Dr. Harris: [6:30] This is the sin of avarice or greed.
Dr. Zucker: [6:33] There are endless representations of pain and suffering. You see men being roasted or fried by demonic frogs. You see in one case a frying pan with pieces of a body. This frog-like figure seems ready to take her two eggs that sit beside her and crack those into the pan as well.
Dr. Harris: [6:53] And make a yummy omelet. I think that what’s so disturbing here is the everydayness of the devilish figures who torture the human beings. They’re just going about their roasting, cooking, frying, and torturing as though it were normal everyday activity. It reminds us that hell is eternity.
Dr. Zucker: [7:13] In the middle of the large panel, you can see the sin of anger. It’s represented by three knights who are particularly awful. There’s one knight in the middle who has upon his helmet a severed blinded head. Below that, you see images of corruption.

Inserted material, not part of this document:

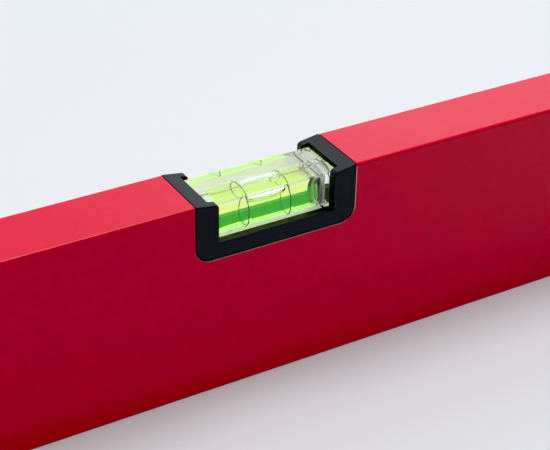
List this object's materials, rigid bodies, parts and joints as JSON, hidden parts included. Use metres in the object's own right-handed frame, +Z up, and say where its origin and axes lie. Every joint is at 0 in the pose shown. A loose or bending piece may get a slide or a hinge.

And scattered throughout the foreground you see images of bodies that have been mutilated, that have been shot with arrows.
[7:36] Bodies have been cut, wounded, and devoured in various ways. All of this, of course, is a lead-in to the right panel, to hell itself.
Dr. Harris: [7:45] When we think about the triptych as a whole, we have God in the upper left and Satan diagonally across on the lower right.
Dr. Zucker: [7:53] Lucifer here sits in a mock judgment of the souls that have been found to have been sinful. Here he is meting out the terrible punishments according to their crimes in life.
Dr. Harris: [8:05] You can see in the doorway behind him images of toads, which often torture figures in images of the Last Judgment. And then above on the roof, all of the damned in hell who’ve recognized where they’re spending eternity, who are wailing, and crying, and flailing their arms.
Dr. Zucker: [8:22] And will populate the city of hell, which we see rising above this image. It is a place of fire and brimstone. It is a place of ruined cities, of absolute neglect. It is an apocalyptic scene, most horrible.
Dr. Harris: [8:36] And if this didn’t make you want to live a virtuous life, I don’t know what would.